Above Left Photo: Game No. 2 by Herbert Ferber, 1950, lead, copper, and brass on painted wood base; Drawing No. 14 by Phillip Guston, 1953, ink on paper; Drawing No. 4 by Phillip Guston, 1950, in on Japanese paper Above Center Photo: Movement Left and Right by Perle Fine, 1947, oil on canvas; Untitled by Jack Tworkov, 1948 – 50, watercolor, ink and graphite on paper Above Right Photo: Untitled, Hamburg series, Stuart Sutcliffe, 1961-62, oil on canvas; Untitled, Hamburg series, Stuart Sutcliffe, 1961-62, oil on canvas; Untitled, Maria Helena Vieira da Silva
Do you recognize the name Stuart Sutcliffe?
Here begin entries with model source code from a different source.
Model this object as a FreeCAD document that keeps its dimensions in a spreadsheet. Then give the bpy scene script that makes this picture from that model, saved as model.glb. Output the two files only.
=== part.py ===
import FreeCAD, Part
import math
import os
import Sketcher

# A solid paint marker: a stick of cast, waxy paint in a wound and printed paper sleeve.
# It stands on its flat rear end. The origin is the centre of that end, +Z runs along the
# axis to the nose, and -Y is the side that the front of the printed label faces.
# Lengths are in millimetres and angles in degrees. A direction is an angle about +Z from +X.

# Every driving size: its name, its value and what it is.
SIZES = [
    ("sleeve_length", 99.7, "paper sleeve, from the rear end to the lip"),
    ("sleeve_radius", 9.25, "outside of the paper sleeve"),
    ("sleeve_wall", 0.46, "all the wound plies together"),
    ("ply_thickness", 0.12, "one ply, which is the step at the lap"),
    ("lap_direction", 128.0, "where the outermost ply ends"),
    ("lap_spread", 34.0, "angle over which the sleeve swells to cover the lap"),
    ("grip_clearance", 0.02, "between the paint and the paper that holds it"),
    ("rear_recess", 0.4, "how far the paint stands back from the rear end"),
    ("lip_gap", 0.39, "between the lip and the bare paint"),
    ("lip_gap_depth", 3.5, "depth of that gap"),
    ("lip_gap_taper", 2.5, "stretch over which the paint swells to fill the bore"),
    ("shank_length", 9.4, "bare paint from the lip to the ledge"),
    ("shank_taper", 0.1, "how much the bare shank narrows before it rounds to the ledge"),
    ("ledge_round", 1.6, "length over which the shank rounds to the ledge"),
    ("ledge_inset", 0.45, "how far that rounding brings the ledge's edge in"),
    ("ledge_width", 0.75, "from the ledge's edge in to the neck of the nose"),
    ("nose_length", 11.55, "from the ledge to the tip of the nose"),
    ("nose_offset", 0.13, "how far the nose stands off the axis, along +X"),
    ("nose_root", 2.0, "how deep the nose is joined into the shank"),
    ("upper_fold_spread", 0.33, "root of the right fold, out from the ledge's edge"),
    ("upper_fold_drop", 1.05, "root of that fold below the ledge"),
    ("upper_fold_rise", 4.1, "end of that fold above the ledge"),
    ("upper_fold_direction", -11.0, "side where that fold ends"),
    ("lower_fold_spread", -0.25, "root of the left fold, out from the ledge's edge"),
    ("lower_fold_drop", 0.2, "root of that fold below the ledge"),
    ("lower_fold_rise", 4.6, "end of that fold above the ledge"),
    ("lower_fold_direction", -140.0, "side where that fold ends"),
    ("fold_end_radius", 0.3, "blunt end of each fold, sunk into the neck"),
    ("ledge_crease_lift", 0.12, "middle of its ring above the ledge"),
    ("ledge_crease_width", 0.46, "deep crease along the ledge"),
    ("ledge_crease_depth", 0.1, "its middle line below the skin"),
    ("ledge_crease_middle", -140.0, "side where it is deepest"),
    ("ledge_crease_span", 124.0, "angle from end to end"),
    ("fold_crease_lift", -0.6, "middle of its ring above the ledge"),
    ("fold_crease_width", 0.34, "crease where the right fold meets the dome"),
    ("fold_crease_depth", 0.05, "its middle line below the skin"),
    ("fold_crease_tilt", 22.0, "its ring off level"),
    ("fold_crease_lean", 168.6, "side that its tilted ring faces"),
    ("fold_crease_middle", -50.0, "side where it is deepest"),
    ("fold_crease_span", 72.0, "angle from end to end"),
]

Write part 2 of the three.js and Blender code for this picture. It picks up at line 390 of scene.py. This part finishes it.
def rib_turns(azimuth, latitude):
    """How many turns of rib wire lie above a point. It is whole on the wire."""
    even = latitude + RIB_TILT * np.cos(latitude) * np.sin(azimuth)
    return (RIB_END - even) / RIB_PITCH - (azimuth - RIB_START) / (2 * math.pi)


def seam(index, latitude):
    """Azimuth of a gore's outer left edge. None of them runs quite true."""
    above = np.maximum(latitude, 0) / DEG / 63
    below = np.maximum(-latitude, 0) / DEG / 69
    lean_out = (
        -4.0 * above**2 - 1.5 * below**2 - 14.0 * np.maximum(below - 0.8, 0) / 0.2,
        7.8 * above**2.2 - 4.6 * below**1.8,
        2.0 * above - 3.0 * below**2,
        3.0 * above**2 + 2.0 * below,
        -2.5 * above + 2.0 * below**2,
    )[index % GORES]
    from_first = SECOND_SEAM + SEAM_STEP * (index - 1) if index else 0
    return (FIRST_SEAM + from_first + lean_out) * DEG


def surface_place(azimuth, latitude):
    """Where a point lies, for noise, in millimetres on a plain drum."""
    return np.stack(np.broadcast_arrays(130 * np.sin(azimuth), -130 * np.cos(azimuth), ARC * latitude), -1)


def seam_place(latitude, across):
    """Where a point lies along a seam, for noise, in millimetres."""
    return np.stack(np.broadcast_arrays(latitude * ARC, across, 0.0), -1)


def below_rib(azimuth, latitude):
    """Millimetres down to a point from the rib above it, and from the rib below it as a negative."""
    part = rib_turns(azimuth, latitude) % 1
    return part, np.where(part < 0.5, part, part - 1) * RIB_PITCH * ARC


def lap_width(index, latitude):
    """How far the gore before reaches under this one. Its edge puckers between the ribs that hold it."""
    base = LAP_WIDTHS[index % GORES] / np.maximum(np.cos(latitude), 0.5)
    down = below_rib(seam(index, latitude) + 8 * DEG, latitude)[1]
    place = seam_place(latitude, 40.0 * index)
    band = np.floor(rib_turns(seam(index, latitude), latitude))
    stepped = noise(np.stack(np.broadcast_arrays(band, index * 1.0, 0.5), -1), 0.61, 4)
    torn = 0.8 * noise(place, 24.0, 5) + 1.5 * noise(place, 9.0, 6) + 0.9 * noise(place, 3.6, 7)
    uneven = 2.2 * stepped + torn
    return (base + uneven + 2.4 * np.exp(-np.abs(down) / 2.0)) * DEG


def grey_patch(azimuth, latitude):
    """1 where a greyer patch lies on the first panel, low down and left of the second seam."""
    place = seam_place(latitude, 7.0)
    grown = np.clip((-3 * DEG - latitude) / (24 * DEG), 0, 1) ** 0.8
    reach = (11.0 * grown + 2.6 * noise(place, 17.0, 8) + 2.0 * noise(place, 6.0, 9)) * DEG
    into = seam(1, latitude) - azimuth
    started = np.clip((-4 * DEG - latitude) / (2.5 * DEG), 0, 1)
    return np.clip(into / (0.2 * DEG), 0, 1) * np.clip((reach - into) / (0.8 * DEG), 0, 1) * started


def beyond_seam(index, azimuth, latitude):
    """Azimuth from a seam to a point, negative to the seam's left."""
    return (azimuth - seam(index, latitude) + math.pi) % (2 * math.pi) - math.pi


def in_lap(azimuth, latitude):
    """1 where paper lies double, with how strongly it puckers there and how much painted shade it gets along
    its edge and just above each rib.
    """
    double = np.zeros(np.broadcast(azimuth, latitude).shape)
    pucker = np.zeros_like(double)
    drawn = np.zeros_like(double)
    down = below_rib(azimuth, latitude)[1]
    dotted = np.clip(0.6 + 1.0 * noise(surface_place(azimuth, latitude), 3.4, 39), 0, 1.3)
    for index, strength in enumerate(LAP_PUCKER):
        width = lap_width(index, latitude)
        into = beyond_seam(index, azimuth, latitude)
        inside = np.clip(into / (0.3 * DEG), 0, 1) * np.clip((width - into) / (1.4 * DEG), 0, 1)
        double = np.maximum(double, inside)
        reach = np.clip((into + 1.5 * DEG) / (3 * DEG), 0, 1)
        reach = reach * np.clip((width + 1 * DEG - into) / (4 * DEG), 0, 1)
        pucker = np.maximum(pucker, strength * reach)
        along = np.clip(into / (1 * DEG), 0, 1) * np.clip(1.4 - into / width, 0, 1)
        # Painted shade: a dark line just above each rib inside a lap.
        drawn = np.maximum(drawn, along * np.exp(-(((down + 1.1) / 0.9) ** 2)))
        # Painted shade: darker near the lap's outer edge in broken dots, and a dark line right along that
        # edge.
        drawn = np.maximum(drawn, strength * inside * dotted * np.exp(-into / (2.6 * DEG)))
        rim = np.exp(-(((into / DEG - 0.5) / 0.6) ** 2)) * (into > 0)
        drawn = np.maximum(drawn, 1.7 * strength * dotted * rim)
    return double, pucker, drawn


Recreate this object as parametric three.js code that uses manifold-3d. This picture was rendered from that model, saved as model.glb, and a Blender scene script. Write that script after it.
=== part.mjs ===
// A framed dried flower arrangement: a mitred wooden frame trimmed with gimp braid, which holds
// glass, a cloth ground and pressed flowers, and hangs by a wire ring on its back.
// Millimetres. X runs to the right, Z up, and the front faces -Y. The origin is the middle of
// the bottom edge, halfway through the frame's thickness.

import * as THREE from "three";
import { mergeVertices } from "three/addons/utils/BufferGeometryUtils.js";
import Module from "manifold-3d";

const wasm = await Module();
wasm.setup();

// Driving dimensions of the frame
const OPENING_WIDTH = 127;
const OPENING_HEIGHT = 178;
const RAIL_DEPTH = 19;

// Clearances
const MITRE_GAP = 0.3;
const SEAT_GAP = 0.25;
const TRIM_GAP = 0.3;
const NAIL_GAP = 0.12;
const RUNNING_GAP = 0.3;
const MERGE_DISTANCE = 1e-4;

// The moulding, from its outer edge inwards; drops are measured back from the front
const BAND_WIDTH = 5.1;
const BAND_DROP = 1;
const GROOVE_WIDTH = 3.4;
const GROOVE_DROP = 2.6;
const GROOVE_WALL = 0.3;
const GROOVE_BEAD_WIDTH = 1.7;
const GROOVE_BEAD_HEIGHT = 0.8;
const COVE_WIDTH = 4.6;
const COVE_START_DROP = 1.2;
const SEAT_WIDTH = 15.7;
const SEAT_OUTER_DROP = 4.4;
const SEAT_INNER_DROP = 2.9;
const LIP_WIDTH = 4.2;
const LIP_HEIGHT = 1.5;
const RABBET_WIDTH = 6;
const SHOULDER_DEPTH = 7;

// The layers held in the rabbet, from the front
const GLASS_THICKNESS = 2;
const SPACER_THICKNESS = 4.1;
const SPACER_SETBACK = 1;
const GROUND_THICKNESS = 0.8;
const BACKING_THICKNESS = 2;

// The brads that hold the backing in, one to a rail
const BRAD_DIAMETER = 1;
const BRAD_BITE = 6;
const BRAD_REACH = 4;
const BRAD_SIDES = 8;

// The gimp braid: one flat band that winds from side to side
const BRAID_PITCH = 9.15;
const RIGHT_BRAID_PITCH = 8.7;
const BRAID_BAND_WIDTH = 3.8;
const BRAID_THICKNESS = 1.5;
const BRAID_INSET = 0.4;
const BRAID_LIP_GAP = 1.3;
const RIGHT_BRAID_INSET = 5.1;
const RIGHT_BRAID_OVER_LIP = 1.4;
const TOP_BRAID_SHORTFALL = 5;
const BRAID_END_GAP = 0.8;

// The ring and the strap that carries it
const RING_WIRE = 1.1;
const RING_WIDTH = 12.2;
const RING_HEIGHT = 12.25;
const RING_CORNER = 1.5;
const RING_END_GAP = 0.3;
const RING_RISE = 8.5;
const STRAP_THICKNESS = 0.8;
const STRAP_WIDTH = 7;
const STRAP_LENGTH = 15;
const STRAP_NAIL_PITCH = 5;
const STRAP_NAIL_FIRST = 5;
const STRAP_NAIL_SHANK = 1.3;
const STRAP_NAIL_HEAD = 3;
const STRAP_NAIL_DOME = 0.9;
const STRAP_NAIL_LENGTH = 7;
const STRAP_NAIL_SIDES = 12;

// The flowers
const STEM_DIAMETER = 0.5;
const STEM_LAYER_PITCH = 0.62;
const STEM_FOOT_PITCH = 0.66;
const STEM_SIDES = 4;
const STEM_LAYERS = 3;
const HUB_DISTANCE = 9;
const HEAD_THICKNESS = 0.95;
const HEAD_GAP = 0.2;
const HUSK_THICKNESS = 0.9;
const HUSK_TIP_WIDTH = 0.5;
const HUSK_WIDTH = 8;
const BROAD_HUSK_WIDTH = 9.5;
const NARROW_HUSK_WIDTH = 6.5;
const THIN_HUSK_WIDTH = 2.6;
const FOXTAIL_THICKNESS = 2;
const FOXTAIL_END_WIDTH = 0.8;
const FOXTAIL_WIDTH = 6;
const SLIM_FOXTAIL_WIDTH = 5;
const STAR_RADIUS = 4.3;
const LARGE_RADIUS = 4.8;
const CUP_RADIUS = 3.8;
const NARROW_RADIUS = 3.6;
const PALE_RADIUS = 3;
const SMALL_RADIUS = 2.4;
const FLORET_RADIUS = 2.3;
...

The Scottish-born expressionist painter is better known as the original bass guitarist for the Beatles, with whom he played from 1959 – 1961. While pursuing his master’s degree in Hamburg, Germany Sutcliffe died of a cerebral hemorrhage at the age of 21.
The artist Carrie Mae Weems restricted her storage art choices to predominately black and white art works, “in a metaphoric gesture that alludes to the relatively small number of artists of color from this period in the (Guggenheim) collection”.
Above Top Row Left: Untitled (black felt) by Robert Morris, 1969, felt; Top Row Center Photo: left: No. 2 JB by Yayoi Kusama, 1960, oil and rice blossoms on canvas middle: The Substance of Stars by Jean Dubuffet, December 1959, metal foil on Masonite right: Plant and Animal by Takis, 1956, painted steel on stone base Top Row Right Photo: Left: Untitled (black on gray) by Mark Rothko, 1969/70, acrylic on canvas Middle: Painting No. 7 by Franz Kline, 1952, oil on canvas Right: The Nose by Alberto Giacometti, 1949, Bronze, wire, rope and steel Lower Photo: Spoon Woman by Alberto Giacometti, 1926 – 27, Bronze
The above photos were of the Guggenheim’s permanent collection. Top Row Center: Landscape with Rolling Hills by Vasily Kandinsky, 1910 – 11, oil on board; Top Row Right: Little Accents, Vasily Kandinsky, January 1940, oil on wood panel 2nd Row Left: Jeanne Hebuterne with Yellow Sweater by Amedeo Modigliani, 1918 – 1919, oil on canvas – This was one of my favorite in the museum; 2nd Row Center: Houses in Paris by Juan Gris, 1911, oil on canvas; 2nd Row Right: The Soldier Drinks by Mark Chagall, 1911 – 1912, oil on canvas; 3rd Row Left: The Hermitage at Pontoise by Camille Pissarro, 1867, oil on canvas – This is the oldest painting in the Guggenheim collection; 3rd Row Center: In the Salon by Henri de Toulouse-Lautrec, 1893, pastel and oil on paperboard; 3rd Row Right: Lion Hunt by Vasily Kandinsky, 1911, reverse oil painting on glass in artist’s painted frame Lower Row Left: Dancers in Green and Yellow by Edgar Degas, 1903, pastel and charcoal on three pieces of tracing paper, mounted to paperboard; Lower Row Center: Woman Ironing by Pablo Picasso, 1904, oil on canvas: Lower Row Right: Sancta Francisca by Vasily Kandinsky, 1911, reverse oil painting on glass.
One of the side galleries was sculpture by Constantin Brancusi Left Photo: Left Piece: King of Kings, 1938, oak; Middle Piece: The Sorceress, 1916 – 1924, walnut on limestone base sits on top of Watchdog, 1916, oak; Right: Adam and Eve, 1921, chestnut (Adam), oak (Eve) on limestone base Right Photo: Muse by Constantin Brancusi, 1912, marble on oak base, 1920
Simone Leigh’s (born 1967, Chicago) career “has continuously and insistently centered on the black female experience”. This collection, entitled “Loophole of Retreat” was presented on the occasion of Simone Leigh’s winning the 2018 Hugo Boss Prize (honors outstanding achievement in contemporary art).” Leigh merges the human body with domestic vessels or architectural elements that evoke unacknowledged acts of female labor and care.”